→ Records to process
_ _ _ _ _ _ _

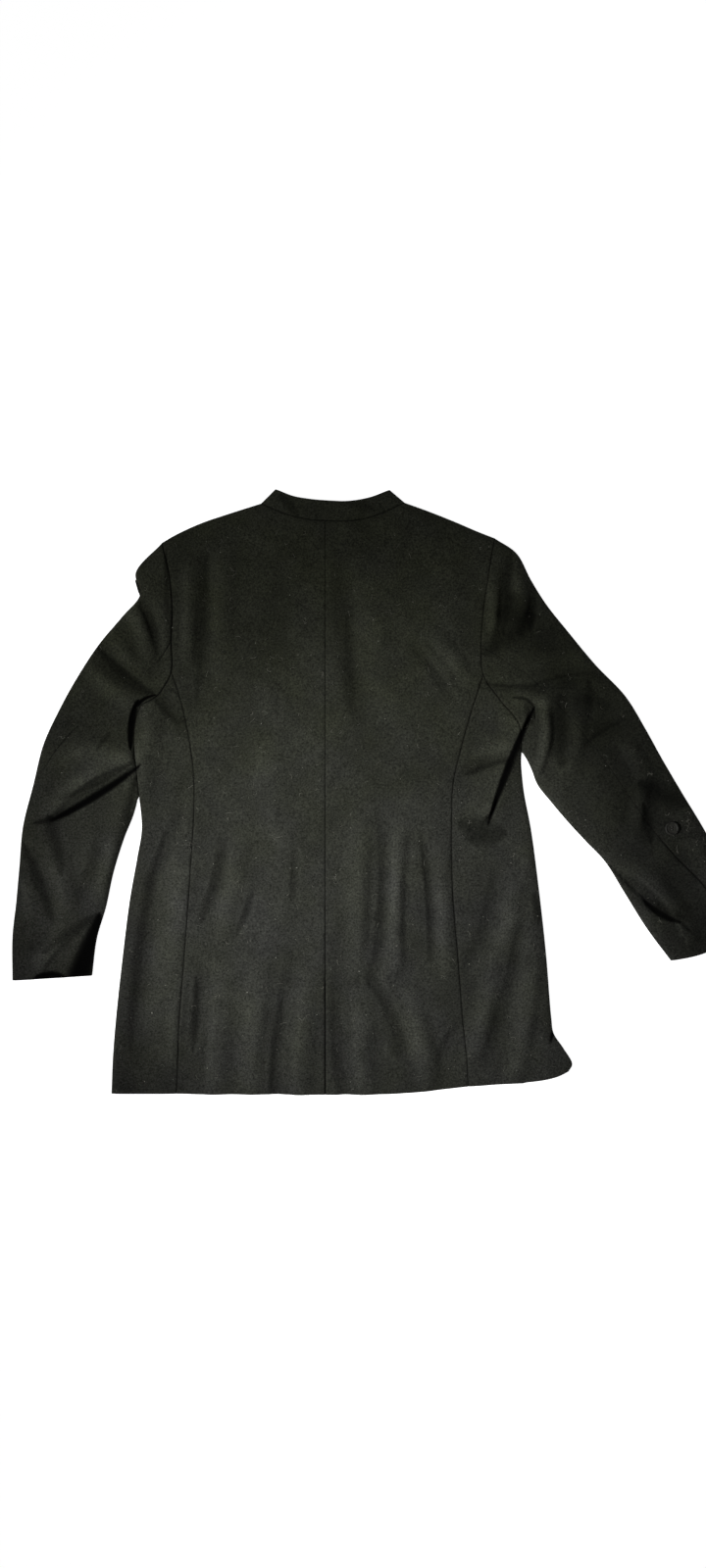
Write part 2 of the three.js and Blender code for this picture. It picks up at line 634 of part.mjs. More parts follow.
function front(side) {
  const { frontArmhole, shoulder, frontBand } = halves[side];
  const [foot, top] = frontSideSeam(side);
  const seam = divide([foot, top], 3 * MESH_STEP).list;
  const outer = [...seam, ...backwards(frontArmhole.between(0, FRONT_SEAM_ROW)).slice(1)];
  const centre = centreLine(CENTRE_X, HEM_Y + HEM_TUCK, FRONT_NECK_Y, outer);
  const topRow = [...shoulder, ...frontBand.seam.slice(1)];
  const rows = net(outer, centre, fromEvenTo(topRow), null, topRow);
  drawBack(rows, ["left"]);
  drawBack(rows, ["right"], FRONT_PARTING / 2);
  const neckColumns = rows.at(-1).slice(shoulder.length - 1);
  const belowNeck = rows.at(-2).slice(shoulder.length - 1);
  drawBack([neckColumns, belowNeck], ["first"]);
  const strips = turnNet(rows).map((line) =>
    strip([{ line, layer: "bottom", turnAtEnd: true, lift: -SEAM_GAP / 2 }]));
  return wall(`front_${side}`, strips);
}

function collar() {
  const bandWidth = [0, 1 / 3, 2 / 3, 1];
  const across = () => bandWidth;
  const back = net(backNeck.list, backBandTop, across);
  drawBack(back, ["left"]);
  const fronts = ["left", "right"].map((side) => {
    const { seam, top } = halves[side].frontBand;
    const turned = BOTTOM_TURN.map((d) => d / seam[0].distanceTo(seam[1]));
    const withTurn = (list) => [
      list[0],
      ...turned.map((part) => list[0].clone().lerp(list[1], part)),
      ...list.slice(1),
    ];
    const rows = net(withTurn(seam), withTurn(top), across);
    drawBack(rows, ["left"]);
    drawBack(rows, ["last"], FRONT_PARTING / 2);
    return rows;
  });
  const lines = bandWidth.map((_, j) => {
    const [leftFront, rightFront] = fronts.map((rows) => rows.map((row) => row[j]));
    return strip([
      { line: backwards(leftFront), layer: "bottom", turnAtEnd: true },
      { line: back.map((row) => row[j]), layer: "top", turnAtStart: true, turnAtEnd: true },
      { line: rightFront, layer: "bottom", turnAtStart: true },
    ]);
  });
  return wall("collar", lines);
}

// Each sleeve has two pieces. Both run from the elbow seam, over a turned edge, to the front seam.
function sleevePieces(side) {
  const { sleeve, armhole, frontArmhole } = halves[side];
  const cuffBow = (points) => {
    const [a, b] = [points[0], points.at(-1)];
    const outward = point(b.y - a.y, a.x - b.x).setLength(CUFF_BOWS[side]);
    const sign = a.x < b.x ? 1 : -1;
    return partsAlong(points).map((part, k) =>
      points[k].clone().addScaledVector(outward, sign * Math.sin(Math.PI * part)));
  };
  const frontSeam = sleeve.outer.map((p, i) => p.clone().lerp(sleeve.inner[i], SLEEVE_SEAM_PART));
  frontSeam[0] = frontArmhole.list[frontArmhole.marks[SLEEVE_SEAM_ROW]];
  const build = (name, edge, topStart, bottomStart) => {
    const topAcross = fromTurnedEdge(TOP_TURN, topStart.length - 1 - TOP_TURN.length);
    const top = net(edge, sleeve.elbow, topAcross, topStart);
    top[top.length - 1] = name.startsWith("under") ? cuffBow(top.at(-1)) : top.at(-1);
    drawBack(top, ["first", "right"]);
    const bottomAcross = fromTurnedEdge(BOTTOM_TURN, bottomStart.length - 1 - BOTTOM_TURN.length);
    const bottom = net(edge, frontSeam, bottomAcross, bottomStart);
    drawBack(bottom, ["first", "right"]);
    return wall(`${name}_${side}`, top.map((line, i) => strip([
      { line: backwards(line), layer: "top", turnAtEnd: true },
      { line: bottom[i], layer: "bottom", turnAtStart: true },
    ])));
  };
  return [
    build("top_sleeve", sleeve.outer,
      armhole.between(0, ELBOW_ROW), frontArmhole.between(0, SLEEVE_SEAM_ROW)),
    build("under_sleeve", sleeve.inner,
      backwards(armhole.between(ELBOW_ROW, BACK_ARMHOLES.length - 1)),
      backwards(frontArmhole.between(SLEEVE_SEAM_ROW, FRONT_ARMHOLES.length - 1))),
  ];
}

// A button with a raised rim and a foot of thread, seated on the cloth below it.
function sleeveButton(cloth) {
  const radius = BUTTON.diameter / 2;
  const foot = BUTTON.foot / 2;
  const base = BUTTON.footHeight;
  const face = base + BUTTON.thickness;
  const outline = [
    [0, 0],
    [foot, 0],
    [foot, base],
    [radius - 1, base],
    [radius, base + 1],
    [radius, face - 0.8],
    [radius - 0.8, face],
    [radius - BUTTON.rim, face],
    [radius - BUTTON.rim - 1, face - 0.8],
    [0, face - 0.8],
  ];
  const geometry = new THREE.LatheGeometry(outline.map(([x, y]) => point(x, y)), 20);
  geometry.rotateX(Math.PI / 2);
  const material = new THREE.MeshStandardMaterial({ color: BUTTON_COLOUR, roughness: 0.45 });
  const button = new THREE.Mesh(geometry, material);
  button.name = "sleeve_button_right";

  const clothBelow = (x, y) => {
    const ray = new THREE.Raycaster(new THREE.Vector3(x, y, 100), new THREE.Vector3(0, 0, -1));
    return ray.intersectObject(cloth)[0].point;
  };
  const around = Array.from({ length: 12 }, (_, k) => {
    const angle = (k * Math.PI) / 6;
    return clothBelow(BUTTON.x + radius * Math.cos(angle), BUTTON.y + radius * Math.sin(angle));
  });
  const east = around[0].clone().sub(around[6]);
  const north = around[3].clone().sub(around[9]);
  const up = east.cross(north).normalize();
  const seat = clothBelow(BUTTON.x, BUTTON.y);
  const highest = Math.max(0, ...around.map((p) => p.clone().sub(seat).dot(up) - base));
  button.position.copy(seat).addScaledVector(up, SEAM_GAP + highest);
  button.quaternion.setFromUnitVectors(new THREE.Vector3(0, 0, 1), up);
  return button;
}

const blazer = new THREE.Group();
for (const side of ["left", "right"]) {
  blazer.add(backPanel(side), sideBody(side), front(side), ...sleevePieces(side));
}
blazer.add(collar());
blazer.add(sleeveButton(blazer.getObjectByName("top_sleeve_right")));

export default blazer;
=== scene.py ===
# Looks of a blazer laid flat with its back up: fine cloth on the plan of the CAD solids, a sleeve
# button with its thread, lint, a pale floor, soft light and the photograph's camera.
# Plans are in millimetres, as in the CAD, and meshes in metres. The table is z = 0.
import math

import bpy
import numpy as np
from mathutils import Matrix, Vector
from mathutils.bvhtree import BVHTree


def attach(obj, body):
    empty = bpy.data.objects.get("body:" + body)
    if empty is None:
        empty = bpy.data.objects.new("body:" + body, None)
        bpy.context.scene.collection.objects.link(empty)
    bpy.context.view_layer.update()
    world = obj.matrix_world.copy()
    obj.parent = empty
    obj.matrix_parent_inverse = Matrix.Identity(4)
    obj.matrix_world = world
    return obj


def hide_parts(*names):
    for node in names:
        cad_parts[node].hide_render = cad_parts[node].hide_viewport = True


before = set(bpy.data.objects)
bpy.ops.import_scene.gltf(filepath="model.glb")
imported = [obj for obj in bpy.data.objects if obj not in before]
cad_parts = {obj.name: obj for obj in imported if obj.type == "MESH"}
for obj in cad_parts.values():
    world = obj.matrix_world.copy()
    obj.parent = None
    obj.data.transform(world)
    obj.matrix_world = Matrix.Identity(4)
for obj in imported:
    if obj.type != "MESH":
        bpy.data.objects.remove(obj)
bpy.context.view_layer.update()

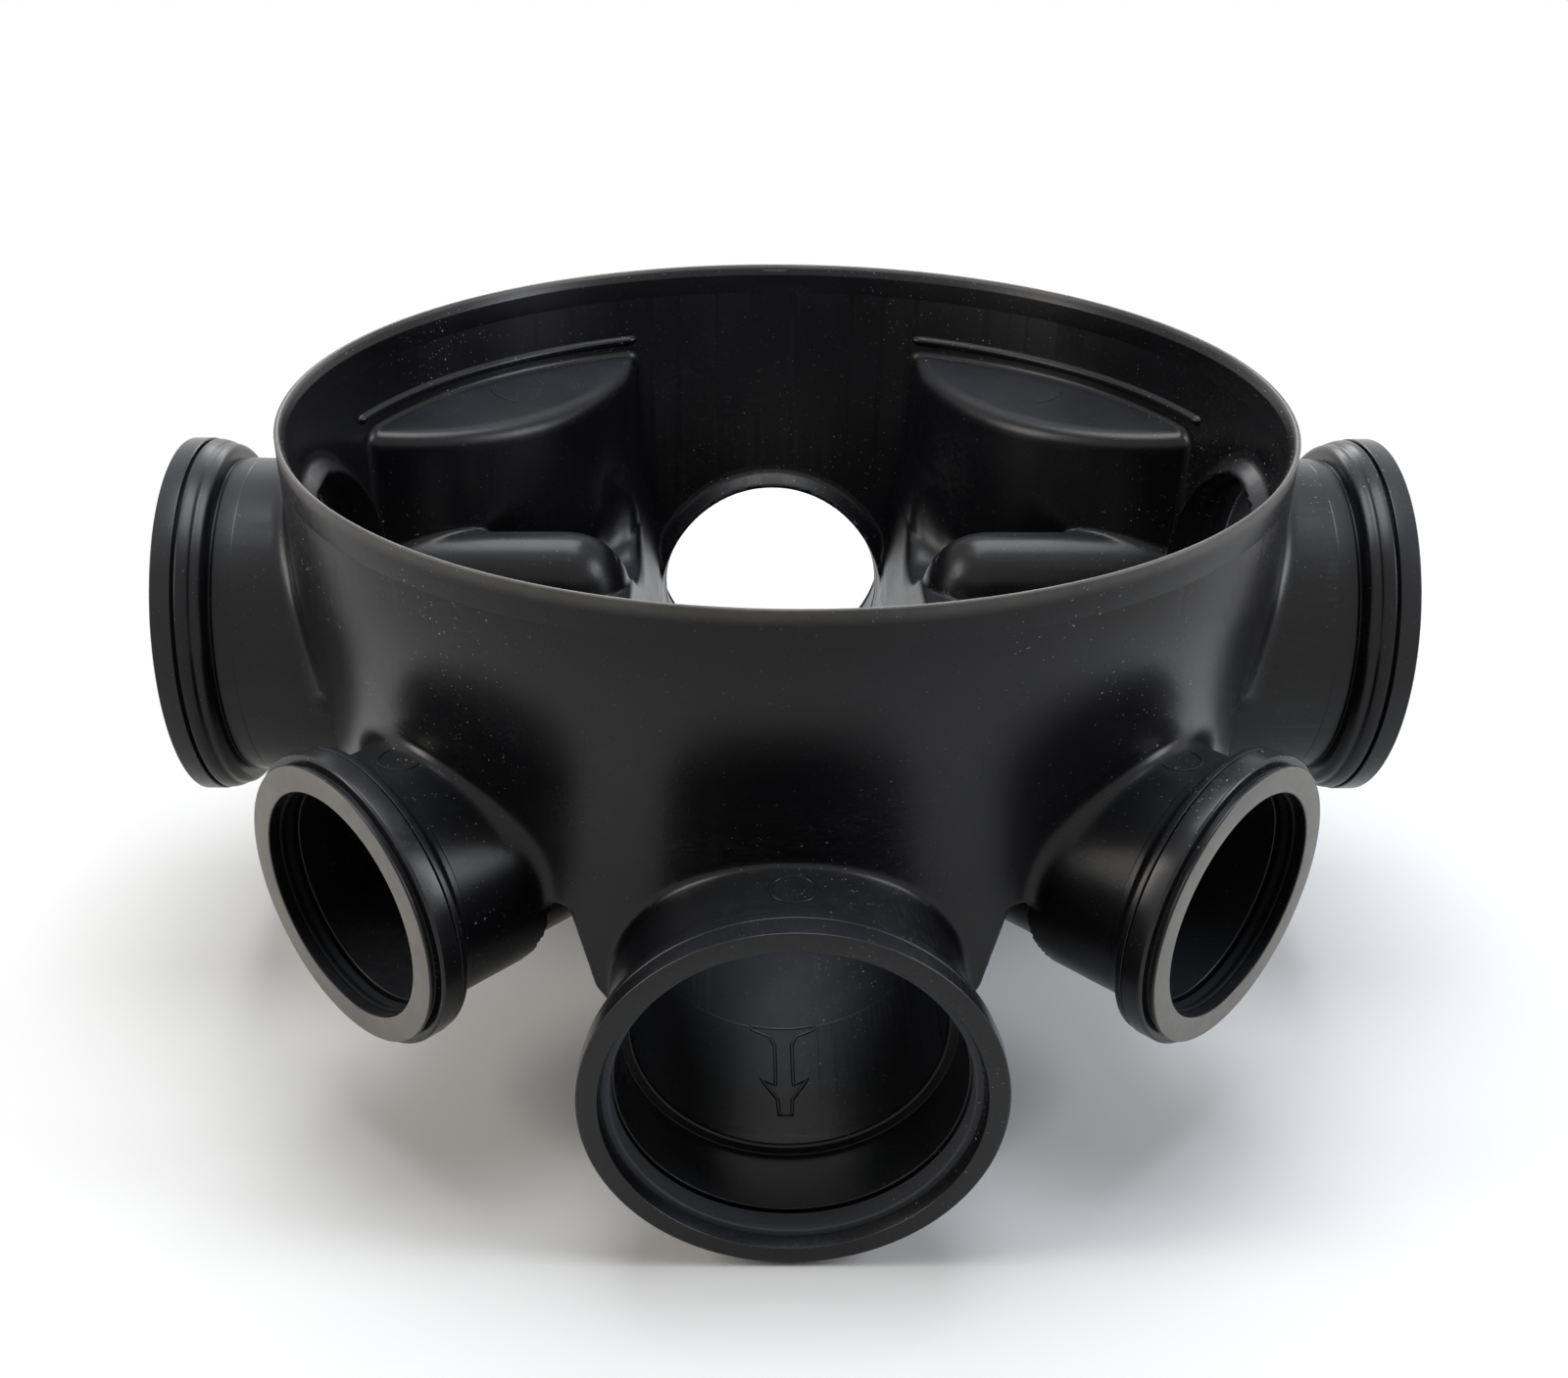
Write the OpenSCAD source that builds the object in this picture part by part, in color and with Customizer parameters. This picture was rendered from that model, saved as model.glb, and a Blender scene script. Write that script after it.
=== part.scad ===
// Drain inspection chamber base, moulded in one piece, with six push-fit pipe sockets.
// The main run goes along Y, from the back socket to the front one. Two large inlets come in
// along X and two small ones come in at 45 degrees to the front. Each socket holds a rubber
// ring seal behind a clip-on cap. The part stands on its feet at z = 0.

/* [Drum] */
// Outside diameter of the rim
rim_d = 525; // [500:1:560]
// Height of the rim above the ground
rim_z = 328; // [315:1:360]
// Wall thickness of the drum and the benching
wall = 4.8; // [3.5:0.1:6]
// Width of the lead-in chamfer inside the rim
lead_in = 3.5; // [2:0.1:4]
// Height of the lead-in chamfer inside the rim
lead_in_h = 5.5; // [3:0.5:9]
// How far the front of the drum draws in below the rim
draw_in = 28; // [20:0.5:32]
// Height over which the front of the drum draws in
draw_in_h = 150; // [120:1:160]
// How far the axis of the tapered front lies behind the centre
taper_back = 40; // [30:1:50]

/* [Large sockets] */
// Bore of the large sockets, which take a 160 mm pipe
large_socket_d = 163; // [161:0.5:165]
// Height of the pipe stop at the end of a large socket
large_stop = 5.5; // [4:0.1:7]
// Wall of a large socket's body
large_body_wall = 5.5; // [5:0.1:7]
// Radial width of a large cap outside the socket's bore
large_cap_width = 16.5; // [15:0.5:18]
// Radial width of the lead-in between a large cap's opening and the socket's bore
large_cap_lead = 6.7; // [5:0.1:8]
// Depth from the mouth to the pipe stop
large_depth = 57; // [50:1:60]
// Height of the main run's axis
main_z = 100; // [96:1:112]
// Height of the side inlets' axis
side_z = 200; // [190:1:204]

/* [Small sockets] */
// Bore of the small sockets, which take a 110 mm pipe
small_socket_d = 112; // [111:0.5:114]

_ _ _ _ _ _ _

→ Set problem
Across the records, how many lines contain "objects"? Only the number should be given.

→ Solution below
6